In this report, sex-specific comparisons revealed that NLR failed to distinguish between anemic and non-anemic in young and elderly males but not females. This might be attributed to the ability of inflammatory cells to mount an immune response against inflammation-associated anemia. It is well known that the magnitude as well as the speed of immune responses elicited against pathogens can dramatically differ between the sexes [26]. In general, females mount stronger and faster innate and adaptive immune responses than males [27]. Moreover, women of reproductive age are more vulnerable to anemia due to blood loss associated with menstruation, childbirth, as well as hemodilution during pregnancy [28]. These factors might partially account for the gender disparity associated with changes in NLR in relation to anemia.

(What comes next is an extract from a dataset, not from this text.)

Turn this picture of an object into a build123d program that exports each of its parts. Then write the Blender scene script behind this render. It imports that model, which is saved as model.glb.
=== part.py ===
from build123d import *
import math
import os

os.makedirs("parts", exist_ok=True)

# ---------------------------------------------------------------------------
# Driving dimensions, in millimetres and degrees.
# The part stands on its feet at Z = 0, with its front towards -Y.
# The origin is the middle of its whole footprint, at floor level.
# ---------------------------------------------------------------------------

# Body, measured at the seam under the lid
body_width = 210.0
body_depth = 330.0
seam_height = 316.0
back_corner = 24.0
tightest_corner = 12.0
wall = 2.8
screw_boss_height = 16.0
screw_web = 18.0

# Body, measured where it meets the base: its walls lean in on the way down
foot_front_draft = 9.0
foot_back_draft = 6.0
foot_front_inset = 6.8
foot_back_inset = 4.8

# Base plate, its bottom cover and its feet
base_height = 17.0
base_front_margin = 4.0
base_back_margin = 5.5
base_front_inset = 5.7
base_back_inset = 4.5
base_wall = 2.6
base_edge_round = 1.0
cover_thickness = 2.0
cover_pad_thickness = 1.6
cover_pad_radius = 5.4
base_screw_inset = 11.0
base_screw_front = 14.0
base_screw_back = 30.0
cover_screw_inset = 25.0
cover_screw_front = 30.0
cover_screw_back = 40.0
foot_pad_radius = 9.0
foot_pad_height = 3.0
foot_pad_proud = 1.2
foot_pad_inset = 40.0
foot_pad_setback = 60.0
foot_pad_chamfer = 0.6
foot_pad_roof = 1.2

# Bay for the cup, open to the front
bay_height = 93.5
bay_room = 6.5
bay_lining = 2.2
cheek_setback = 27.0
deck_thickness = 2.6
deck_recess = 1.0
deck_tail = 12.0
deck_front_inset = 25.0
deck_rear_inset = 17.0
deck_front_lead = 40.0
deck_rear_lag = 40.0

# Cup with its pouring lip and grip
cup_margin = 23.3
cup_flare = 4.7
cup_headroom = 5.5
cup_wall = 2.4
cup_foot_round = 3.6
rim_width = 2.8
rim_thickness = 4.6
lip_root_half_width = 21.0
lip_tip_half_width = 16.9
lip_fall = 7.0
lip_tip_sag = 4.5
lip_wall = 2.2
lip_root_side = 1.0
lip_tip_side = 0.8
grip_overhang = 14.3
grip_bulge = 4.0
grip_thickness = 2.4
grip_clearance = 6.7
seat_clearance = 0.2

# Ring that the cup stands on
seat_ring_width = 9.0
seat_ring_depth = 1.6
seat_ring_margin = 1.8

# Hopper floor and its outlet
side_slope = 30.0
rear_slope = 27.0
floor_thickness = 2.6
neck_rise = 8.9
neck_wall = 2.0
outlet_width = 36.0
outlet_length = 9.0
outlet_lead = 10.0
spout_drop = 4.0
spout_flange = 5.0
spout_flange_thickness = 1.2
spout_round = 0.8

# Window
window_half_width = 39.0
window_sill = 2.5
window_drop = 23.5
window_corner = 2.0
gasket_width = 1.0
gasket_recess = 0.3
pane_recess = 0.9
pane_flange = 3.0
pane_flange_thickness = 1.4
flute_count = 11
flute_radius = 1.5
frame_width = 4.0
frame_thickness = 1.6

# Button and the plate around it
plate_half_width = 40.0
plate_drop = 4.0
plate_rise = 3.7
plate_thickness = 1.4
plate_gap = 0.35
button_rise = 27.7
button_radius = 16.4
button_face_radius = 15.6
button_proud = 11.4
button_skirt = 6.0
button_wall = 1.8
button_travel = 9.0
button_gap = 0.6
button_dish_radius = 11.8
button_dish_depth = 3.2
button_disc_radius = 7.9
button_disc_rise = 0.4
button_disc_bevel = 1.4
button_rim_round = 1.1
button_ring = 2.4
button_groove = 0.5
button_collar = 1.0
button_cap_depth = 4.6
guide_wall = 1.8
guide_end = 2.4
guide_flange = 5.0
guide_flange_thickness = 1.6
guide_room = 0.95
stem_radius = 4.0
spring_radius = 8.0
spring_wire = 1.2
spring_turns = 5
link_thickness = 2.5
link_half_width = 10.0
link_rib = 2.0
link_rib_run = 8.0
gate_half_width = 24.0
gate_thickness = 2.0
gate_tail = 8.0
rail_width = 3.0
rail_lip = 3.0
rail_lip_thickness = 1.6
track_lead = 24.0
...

Although the diagnostic value of NLR in anemia was poor in this study, others have nonetheless shown the usefulness of NLR in predicting the development and progression of anemia associated with chronic diseases. NLR was examined in sickle cell anemia and was found to be high with proteinuria and positively correlated with fibrinogen levels [29]. Furthermore, NLR and anemia were independent risk factors for mortality in breast cancer patients [30]. Elevated NLR combined with decreased Hb predicted the onset of major adverse cardiovascular events in patients with ST-elevation myocardial infarction [14]. Taken together, it appears that NLR is most appropriate for following up and managing anemia associated with chronic disease rather than screening or diagnosing anemia at the population level; yet, further longitudinal studies are certainly warranted.

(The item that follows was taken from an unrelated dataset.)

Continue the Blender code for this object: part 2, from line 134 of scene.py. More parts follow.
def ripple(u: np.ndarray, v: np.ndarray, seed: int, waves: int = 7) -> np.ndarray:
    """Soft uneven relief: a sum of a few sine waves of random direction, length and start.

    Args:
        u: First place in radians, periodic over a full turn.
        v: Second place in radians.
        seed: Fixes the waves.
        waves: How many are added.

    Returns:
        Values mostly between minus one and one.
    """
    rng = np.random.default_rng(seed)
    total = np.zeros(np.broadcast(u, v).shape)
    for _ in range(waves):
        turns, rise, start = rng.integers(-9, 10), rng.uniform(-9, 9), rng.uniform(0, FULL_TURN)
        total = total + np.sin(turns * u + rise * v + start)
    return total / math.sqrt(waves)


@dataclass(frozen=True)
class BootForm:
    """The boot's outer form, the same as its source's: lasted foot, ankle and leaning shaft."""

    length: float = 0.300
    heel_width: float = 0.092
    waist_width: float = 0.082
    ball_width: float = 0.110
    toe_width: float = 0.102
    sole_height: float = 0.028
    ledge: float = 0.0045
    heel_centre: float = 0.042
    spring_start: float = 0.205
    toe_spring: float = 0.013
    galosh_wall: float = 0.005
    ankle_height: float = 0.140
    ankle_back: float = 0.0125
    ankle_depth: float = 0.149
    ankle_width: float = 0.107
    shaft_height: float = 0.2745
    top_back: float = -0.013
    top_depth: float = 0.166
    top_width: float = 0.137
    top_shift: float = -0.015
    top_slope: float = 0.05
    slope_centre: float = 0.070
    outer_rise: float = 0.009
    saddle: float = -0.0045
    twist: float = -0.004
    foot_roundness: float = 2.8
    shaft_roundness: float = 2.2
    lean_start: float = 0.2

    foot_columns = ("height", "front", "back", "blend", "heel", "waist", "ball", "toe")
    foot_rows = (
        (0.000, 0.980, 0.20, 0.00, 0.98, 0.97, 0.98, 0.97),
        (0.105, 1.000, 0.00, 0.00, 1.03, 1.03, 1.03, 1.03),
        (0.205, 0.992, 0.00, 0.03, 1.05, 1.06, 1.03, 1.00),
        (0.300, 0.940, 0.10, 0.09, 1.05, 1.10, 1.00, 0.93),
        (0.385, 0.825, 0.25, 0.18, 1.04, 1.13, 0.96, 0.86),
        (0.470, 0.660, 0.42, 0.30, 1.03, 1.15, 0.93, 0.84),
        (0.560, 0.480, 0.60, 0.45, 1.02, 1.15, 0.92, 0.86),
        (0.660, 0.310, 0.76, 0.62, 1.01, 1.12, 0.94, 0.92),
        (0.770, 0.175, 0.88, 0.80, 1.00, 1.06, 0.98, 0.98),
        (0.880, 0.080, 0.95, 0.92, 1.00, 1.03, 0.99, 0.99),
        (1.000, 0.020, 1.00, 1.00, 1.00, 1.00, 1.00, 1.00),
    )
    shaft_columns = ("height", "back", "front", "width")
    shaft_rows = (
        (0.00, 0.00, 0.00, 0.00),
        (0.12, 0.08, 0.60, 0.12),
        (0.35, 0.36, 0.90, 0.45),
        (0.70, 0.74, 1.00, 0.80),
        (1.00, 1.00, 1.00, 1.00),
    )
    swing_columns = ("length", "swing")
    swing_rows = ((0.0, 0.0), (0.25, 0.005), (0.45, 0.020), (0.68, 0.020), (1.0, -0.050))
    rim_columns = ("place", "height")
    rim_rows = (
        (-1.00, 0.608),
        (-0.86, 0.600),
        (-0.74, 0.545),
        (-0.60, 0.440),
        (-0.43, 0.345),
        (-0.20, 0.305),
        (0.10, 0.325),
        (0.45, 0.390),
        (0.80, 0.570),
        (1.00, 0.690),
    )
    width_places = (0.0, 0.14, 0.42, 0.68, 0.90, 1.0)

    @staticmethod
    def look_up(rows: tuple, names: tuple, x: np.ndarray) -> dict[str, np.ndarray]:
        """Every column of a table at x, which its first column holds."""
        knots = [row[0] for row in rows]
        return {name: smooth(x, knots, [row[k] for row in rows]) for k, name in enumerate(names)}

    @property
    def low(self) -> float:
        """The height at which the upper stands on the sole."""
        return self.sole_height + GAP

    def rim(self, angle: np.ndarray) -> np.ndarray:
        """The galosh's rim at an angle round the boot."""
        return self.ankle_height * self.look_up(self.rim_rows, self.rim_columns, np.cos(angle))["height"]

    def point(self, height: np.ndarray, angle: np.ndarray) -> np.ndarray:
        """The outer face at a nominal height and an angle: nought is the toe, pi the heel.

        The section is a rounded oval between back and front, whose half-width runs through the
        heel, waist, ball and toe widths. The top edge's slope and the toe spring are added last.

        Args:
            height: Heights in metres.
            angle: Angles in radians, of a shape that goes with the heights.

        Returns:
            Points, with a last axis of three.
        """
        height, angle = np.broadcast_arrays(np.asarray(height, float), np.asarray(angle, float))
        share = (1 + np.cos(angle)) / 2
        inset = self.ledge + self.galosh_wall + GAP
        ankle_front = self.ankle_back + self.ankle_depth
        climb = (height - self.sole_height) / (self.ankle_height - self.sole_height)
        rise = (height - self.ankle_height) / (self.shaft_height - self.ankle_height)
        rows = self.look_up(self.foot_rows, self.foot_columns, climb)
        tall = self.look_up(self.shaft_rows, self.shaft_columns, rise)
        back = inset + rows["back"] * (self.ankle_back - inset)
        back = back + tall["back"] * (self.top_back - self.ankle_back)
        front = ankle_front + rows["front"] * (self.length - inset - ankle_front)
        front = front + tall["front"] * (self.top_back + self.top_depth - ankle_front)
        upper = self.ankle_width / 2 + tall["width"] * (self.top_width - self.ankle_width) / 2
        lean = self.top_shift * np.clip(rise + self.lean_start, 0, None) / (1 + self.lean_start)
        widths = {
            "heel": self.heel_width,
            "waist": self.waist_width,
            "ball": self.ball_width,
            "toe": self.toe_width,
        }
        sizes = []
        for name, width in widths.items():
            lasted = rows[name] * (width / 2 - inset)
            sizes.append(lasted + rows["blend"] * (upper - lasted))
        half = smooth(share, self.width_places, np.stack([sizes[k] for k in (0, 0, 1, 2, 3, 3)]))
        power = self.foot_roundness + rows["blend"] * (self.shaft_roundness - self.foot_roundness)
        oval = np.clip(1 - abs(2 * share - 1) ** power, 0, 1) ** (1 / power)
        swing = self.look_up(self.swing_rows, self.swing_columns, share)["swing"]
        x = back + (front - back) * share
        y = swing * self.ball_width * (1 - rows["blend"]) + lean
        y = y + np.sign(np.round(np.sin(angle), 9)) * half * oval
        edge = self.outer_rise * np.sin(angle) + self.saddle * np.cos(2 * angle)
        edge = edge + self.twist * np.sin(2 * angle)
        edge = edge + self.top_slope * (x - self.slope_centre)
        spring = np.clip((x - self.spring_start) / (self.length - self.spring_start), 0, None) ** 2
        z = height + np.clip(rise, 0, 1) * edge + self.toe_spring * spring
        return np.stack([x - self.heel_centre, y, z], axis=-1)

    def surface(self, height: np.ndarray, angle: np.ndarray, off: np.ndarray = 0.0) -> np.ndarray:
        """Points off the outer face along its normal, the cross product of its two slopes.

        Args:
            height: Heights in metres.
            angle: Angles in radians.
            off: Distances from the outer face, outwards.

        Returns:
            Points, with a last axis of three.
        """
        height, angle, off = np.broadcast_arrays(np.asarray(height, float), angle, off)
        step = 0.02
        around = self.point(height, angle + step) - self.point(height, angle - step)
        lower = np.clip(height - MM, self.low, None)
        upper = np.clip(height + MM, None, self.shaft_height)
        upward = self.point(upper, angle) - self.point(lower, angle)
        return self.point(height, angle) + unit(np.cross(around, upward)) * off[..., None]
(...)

There are limited studies addressing the usefulness of other inflammatory ratios including monocyte–lymphocyte ratio (MLR), platelet–lymphocyte ratio (PLR), and systemic immune-inflammation index (SII) in light of anemia. The fact that inflammatory ratios can be easily determined from routine blood work makes it a simple and inexpensive addition to the patient work-up. These inflammatory ratios have been examined in various pathological conditions such as chronic kidney disease, metabolic syndrome, cancer, and COVID19 infection [31,32,33,34,35]. It has recently been shown that when compared to other inflammatory ratios, SII was a more reliable predictor of surgical trauma in elderly patients with hip fractures [36]. More studies are needed to characterize patterns of CBC-derived inflammatory ratios in relation to chronic diseases such as anemia.

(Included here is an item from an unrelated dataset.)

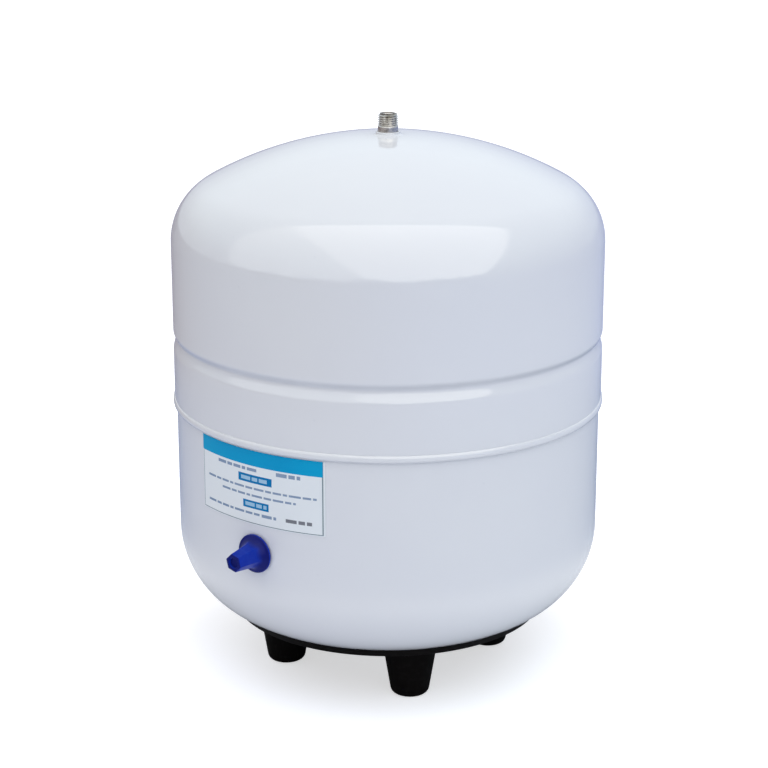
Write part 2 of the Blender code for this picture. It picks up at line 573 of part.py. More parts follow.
def build_core(brass_finish, rubber_finish, steel_finish, valve_axis, pin_axis):
    head_high = STEM_LENGTH - CORE_SETBACK
    head_low = head_high - CORE_HEAD_LENGTH
    barrel_low = head_low - CORE_BARREL_LENGTH
    hole = PIN_RADIUS + PIN_HOLE_CLEARANCE
    chamber_low = barrel_low + CORE_END_WALL
    chamber_high = head_high - CORE_END_WALL
    body = [(hole, barrel_low), (CORE_BARREL_RADIUS, barrel_low), (CORE_BARREL_RADIUS, head_low),
            (CORE_HEAD_RADIUS, head_low), (CORE_HEAD_RADIUS, head_high), (hole, head_high),
            (hole, chamber_high), (CORE_CHAMBER_RADIUS, chamber_high),
            (CORE_CHAMBER_RADIUS, chamber_low), (hole, chamber_low)]
    turned("core_body", body, brass_finish, valve_axis, 16)
    gasket_high = head_low - FINE_SEAT
    gasket_outer = STEM_BORE_RADIUS - FINE_SEAT
    gasket_inner = CORE_BARREL_RADIUS + FINE_SEAT
    gasket_low = gasket_high - GASKET_LENGTH
    gasket = [(gasket_inner, gasket_low), (gasket_outer - GASKET_TAPER, gasket_low),
              (gasket_outer, gasket_high), (gasket_inner, gasket_high)]
    turned("core_gasket", gasket, rubber_finish, valve_axis, 16)

    # The pin's collar presses on the spring, and the seal closes the barrel's end
    collar_high = chamber_high - FINE_SEAT
    collar_low = collar_high - PIN_COLLAR_THICK
    seal_high = barrel_low - FINE_SEAT
    seal_low = seal_high - CORE_SEAL_THICK
    seal_bore = PIN_RADIUS + FINE_SEAT
    head_radius = seal_bore + PIN_HEAD_STEP
    head_top = seal_low - FINE_SEAT
    pin_top = STEM_LENGTH - FINE_SEAT
    pin = [(0.0, head_top - PIN_HEAD_THICK), (head_radius, head_top - PIN_HEAD_THICK),
           (head_radius, head_top), (PIN_RADIUS, head_top), (PIN_RADIUS, collar_low),
           (PIN_COLLAR_RADIUS, collar_low), (PIN_COLLAR_RADIUS, collar_high), (PIN_RADIUS, collar_high),
           (PIN_RADIUS, pin_top), (0.0, pin_top)]
    turned("core_pin", pin, steel_finish, pin_axis, 12)
    turned("core_seal", ring(seal_bore, CORE_SEAL_RADIUS, seal_low, seal_high), rubber_finish, pin_axis, 16)
    build_spring(steel_finish, valve_axis, chamber_low + FINE_SEAT, collar_low - FINE_SEAT)


def build_spring(finish, parent, low, high):
    # A coil of round wire between the chamber's floor and the pin's collar
    coil_radius = (PIN_RADIUS + CORE_CHAMBER_RADIUS) / 2.0
    steps_a_turn = 12
    steps = int(SPRING_TURNS * steps_a_turn)
    rise = high - low - 2.0 * SPRING_WIRE_RADIUS
    sides = 6
    points = []
    for i in range(steps + 1):
        angle = 2.0 * math.pi * i / steps_a_turn
        z = low + SPRING_WIRE_RADIUS + rise * i / steps
        for k in range(sides):
            turn = 2.0 * math.pi * k / sides
            r = coil_radius + SPRING_WIRE_RADIUS * math.cos(turn)
            lift = SPRING_WIRE_RADIUS * math.sin(turn)
            points.append((r * math.cos(angle), r * math.sin(angle), z + lift))
    faces = []
    for start in range(0, steps * sides, sides):
        for k in range(sides):
            after = (k + 1) % sides
            faces.append((start + k, start + after, start + sides + after, start + sides + k))
    faces += [tuple(range(sides)), tuple(range(steps * sides, (steps + 1) * sides))]
    mesh = bpy.data.meshes.new("core_spring")
    mesh.from_pydata(points, [], faces)
    work = bmesh.new()
    work.from_mesh(mesh)
    bmesh.ops.recalc_face_normals(work, faces=work.faces)
    work.to_mesh(mesh)
    work.free()
    mesh.shade_smooth()
    return add_object("core_spring", mesh, finish, parent)


def build_cap(finish, rubber_finish, cap_axis):
    # A bell flange that runs into a tapered hexagon, bored for the stem from the shell's side
    low = CAP_WALL_GAP
    stub_low = low + CAP_BELL_LENGTH
    seal_low = STEM_LENGTH + FINE_SEAT
    bore_high = seal_low + 2.0 * CAP_SEAL_SECTION + FINE_SEAT
    bore = STEM_THREAD_RADIUS + CAP_THREAD_CLEARANCE
    skirt = CAP_FLANGE_RADIUS - CAP_STUB_RADIUS
    cavity = NUT_FLATS / 2.0 / math.cos(math.pi / 6.0) + 2.0 * SEAT
    cavity_high = SEAT + WASHER_THICK + NUT_HEIGHT + 2.0 * SEAT
    flange_high = low + CAP_FLANGE_EDGE
    bell = stub_low - flange_high
    outer = [(CAP_FLANGE_RADIUS - CAP_EDGE_ROUND, low), (CAP_FLANGE_RADIUS, low + 2.0 * CAP_EDGE_ROUND),
             (CAP_FLANGE_RADIUS - CAP_EDGE_ROUND, flange_high)]
    outer += [(CAP_STUB_RADIUS + width * skirt, flange_high + height * bell, hexagon)
              for height, width, hexagon in CAP_WAIST]
    outer += [(CAP_STUB_RADIUS, stub_low + CAP_STUB_STEP, CAP_STUB_HEXAGON),
              (CAP_END_RADIUS + CAP_EDGE_ROUND, CAP_END - 2.0 * CAP_EDGE_ROUND, 1.0),
              (CAP_END_RADIUS, CAP_END, 1.0)]
    recess_floor = CAP_END - CAP_END_RECESS_DEPTH
    inner = [(CAP_END_RECESS_RADIUS, CAP_END), (CAP_END_RECESS_RADIUS, recess_floor),
             (0.0, recess_floor), (0.0, bore_high), (bore, bore_high), (bore, cavity_high + 2.0 * SEAT),
             (cavity, cavity_high), (cavity, flange_high - 2.0 * SEAT), (WASHER_RADIUS + 2.0 * SEAT, low)]
    turned("valve_cap", outer + inner, finish, cap_axis, SMALL_SIDES, CAP_HEX_TURN)
    seal_middle = (STEM_BORE_RADIUS + STEM_THREAD_RADIUS) / 2.0
    seal = torus(seal_middle, CAP_SEAL_SECTION, seal_low + CAP_SEAL_SECTION, 6)
    turned("cap_seal", seal, rubber_finish, cap_axis, 16)


def main():
    clear_scene()
    white_paint = material("white_paint", (0.86, 0.88, 0.93), 0.22)
    stainless = material("stainless_steel", (0.62, 0.61, 0.60), 0.28, 1.0)
    zinc = material("zinc_plate", (0.66, 0.66, 0.68), 0.38, 1.0)
    brass = material("brass", (0.78, 0.60, 0.30), 0.32, 1.0)
    black_plastic = material("black_plastic", (0.012, 0.012, 0.013), 0.5)
    blue_plastic = material("blue_plastic", (0.02, 0.05, 0.42), 0.38)
    liner_plastic = material("liner_plastic", (0.85, 0.86, 0.84), 0.45)
    butyl = material("butyl_rubber", (0.03, 0.03, 0.03), 0.7)
    seal_rubber = material("seal_rubber", (0.02, 0.02, 0.02), 0.6)
    film = material("label_film", (0.85, 0.87, 0.88), 0.35)

    tank_axis = axis_empty("tank_axis", (0.0, AXIS_Y, 0.0))
    front = (0.0, -LOWER_RADIUS, VALVE_Z)
    valve_axis = axis_empty("valve_axis", front, math.radians(90.0), tank_axis)
    cap_axis = axis_empty("cap_axis", (0.0, 0.0, 0.0), 0.0, valve_axis)
    pin_axis = axis_empty("pin_axis", (0.0, 0.0, 0.0), 0.0, valve_axis)

    build_upper_shell(white_paint, tank_axis)
    build_lower_shell(white_paint, tank_axis, valve_axis)
    nut_low = build_port(stainless, seal_rubber, liner_plastic, tank_axis)
    build_diaphragm(butyl, tank_axis, nut_low)
    build_clench_ring(zinc, tank_axis)
    build_label(film, tank_axis)
    build_stand(black_plastic, tank_axis)
    build_valve(brass, zinc, seal_rubber, valve_axis)
    build_core(brass, seal_rubber, stainless, valve_axis, pin_axis)
    build_cap(blue_plastic, seal_rubber, cap_axis)


main()
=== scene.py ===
# Reverse osmosis pressure tank, dressed for a product picture: fine shells, print, threads and paint
import math

import bmesh
import bpy
from mathutils import Matrix, Vector


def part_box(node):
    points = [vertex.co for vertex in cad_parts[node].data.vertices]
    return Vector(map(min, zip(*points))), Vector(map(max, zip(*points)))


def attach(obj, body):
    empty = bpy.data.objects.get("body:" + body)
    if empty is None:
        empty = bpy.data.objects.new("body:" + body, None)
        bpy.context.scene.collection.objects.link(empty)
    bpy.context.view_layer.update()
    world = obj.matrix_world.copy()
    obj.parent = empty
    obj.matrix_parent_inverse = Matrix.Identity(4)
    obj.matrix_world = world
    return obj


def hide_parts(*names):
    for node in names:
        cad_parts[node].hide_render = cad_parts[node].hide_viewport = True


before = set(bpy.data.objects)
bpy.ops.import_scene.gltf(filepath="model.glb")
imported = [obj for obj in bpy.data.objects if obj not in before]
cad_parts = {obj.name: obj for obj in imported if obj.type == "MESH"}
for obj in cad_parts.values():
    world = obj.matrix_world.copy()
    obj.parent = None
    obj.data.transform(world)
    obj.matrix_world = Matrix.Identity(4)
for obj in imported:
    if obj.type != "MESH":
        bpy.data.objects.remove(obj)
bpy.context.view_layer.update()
print("frame loaded:", len(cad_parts), "nodes")

mm = 0.001


# Outlines are lists of (radius, height, share of hexagon) round an upright axis

def arcPoints(centreR, centreZ, reach, startDegrees, endDegrees, steps):
    turns = [math.radians(startDegrees + (endDegrees - startDegrees) * i / steps) for i in range(steps + 1)]
    return [(centreR + reach * math.cos(t), centreZ + reach * math.sin(t), 0.0) for t in turns]


def curveAt(start, bend, end, t):
    return start * (1.0 - t) ** 2 + bend * 2.0 * t * (1.0 - t) + end * t ** 2


def softCorners(corners, closed=True, steps=4):
    # Corners are (radius, height, rounding) or (radius, height, rounding, share of hexagon)
    points = []
    for i, corner in enumerate(corners):
        here = Vector(corner[:2])
        hexagon = corner[3] if len(corner) > 3 else 0.0
        if corner[2] <= 0.0 or (not closed and i in (0, len(corners) - 1)):
            points.append((here.x, here.y, hexagon))
            continue
        before = Vector(corners[i - 1][:2]) - here
        after = Vector(corners[(i + 1) % len(corners)][:2]) - here
        halfAngle = before.angle(after) / 2.0
        reach = min(corner[2] / math.tan(halfAngle), 0.48 * before.length, 0.48 * after.length)
        start = here + before.normalized() * reach
        end = here + after.normalized() * reach
        points += [(*curveAt(start, here, end, k / steps), hexagon) for k in range(steps + 1)]
    return points


def between(first, last, steps):
    # Even steps from one number to another, without the first
    return [first + (last - first) * i / steps for i in range(1, steps + 1)]


def slopeRows(first, last, steps):
    # Even points from one outline point to another, without the first
    return list(zip(*(between(a, b, steps) for a, b in zip(first, last))))


# Geometry nodes: one tree turns every round piece, and cuts its thread, hexagon and press ripple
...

The association of hypoxia and ischemia with anemia might trigger inflammatory cascades in leukocytes by increasing vascular reactivity to catecholamines [37]. Furthermore, iron has been shown in many studies to be crucial for the proliferation and maturation of immune cells, particularly lymphocytes, which is associated with the specific response to infection [38]. Although the exact mechanism is not well defined, hepcidin has been proposed as a link between iron availability and immune response [39]. Hepcidin expression is upregulated by inflammation and it has also been shown that interleukin-6 enhances the hepatic synthesis of hepcidin, which regulates iron recycling, leading to the development of anemia due to hypoferremia [40].

Our study is not without limitations. First, the causality between NLR and anemia could not be established. Second, data on potential confounding variables, such as body mass index, physical activity, and smoking, are lacking. Nevertheless, our study has numerous advantages, most notably the very large sample size and efficient data collection. Further prospective studies are needed in order to examine the association and causality between inflammation and anemia.

5. Conclusions

In conclusion, our study demonstrated that elevated NLR is consistently observed in anemic subjects and carries a greater risk for anemia. These findings reflect the roles of neutrophils and lymphocytes in the constitutive inflammatory process. Due to its simplicity, NLR should be used more frequently in the routine clinical assessment of anemia. However, since NLR lacks sensitivity, further research is certainly required to assess its effectiveness in predicting the risk of anemia.